I have never heard Enescu’s First Symphony in concert. There are several recordings now available, the most authoritative on EMI-Warner by Lawrence Foster, who has championed the composer’s cause for decades. A symphony written in Paris in 1905, with solid Brahmsian training behind it, is bound to combine disparate influences. There are few other eras in musical history in which compositional fusion and regeneration were so apparent: Richard Strauss, Schoenberg, Zemlinsky, Debussy, Stravinsky – all clustered together. While the symphony starts from tight motivic development, what fascinates one right away are the capricious and colourful little flourishes that mingle with the formal structure. Some of Enescu’s rustic pushes of energy, touches of French insouciance and intermittent allusions to a Romanian ‘Shrovetide Fair’ may seem slightly bizarre when placed together, but the composer appears to get so much joy from them that the listener cannot help but be carried along by his delight.
Cristian Măcelaru dove into all this with keen inspiration, and while there is always a guessing game about the composer’s influences and sound, it was the opulence of Strauss and the density of Zemlinsky that stood out more for me than Brahms, though there were hints of Chausson too. If the opening movement is all about energy and contrast, the following slow movement aims for genuine depth. While it does quote the horn theme from Brahms’ Fourth Symphony almost literally, there cannot be any doubt about the composer’s attempt to wrestle with substantive ideas and feelings. Its range of colour is striking too, running the full gamut from Scriabin to Strauss’ Death and Transfiguration. The closing Vif et vigoreux puts everything together. It starts from a consciously Brahmsian foundation, but so many new ideas seem to pop up out of nowhere. The composer welds all this diversity into a climax of wonderfully innocent joy and jubilation. Although this is the simplest and most conventional of Enescu’s three symphonies, it was a delight to hear the work in concert. The conductor delivered it with coherence, shape and strong conviction, and the orchestra exhibited the right type of flexibility, nuance and power.

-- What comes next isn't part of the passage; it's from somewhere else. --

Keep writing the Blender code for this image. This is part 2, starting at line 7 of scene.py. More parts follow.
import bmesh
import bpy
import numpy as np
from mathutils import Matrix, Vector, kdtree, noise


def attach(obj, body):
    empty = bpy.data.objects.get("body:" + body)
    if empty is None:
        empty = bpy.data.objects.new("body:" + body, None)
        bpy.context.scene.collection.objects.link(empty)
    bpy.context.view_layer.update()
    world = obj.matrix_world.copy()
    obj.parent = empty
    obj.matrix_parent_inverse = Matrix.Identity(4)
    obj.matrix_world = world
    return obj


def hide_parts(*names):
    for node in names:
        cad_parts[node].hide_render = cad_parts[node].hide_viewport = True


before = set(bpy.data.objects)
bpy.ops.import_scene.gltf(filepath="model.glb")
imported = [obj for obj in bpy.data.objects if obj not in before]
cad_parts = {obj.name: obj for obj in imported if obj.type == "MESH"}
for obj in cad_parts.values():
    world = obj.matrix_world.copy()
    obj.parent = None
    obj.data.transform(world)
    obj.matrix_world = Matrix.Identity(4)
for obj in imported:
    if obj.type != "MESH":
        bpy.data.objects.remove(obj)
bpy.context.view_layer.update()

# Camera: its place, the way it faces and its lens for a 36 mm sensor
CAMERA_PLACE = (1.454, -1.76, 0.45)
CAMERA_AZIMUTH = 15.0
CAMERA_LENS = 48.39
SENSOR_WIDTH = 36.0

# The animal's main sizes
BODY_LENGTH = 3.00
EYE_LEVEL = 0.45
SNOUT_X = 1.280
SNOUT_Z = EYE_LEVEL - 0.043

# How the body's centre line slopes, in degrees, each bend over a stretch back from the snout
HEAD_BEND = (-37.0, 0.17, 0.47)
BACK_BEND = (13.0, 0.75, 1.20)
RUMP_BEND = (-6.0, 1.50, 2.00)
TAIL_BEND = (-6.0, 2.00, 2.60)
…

In contrast, the opening Dvořák Carnival Overture was rather heavy going, not really having the Czech sparkle or point in the strings that it might, and rhythmically somewhat leaden. The ending found more gusto and fire, but I cannot help but feel that the conductor misjudged the more wistful middle part of the piece, making it effusive and sentimental rather than withdrawn and in the spirit of the ‘dumka’.

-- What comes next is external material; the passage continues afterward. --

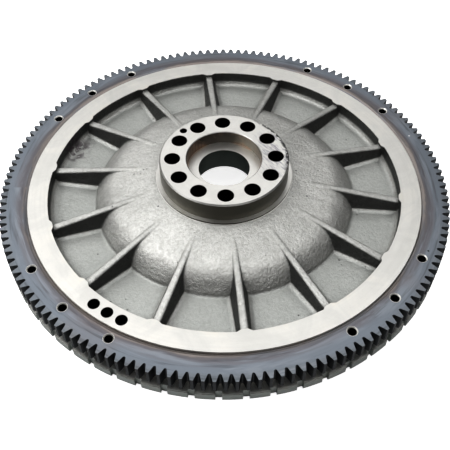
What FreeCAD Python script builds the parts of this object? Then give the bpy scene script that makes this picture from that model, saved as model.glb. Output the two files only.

The Brahms Violin Concerto was not free of problems either. Arnaud Sussmann has a wonderfully pure tone and consummate technique (ideal perhaps for Bach, Mozart or Berg, to cite different extremes), but his emotional neutrality and the smallness of his scale created difficulties in the Brahms, especially when Măcelaru’s conducting was so strong. Sussmann moved into the long opening Allegro very linearly and without much lyrical shape, almost refusing to push into its ebb-and-flow or wistful narrative. While precisely articulated, this hardly carried the movement well. Alongside the broadly-scaled conducting, there was sort of a ‘disconnect’: not much synergy was present for considerable expanses of the movement. Either the conductor needed to scale down, or the violinist had to push out more demonstratively. Fortunately, the violinist did have a more passionate response to parts of the Adagio, but here the orchestra was even louder and more luxuriant than before, almost thickly sentimental at times. Again, there was little intimate connection, and the somewhat bullish finale, remarkably free of caprice or joy, did little to change the picture. This was apparently not a true meeting of minds ̶ or it needed at least one more rethink in rehearsal.
Arnaud Sussmann is a promising violinist (his tonal purity and clean articulation remind me a little of Christian Tetzlaff), but his emotional absorption of the Brahms is not yet complete or mature. I think the conductor could have helped him more, rather than being on his own autopilot. Măcelaru undoubtedly exhibits strong poise, has good structural command and sense of integration, and can get a nicely contoured and full response from the orchestra. But there is also a ‘glossiness’ and self-conscious control in his conducting that worries me, typically associated with his attempt to bring a smoothly-sculpted quality to many string phrases and blocks of sound. The conductor’s methodical shaping seemingly achieves a type of polish or elegance, but actually fosters textures which are too ‘meaty’ and heavy, placing a veneer over the music’s content and slowing the music down. Similarly, he tends towards a rich luxuriance and sentimentality in the more ‘romantic’ passages, rather than probing their intimacy or atmosphere; there was very little soft inward suspension. I am not sure if this is simply youth or something deeper, but there are both positives and negatives here.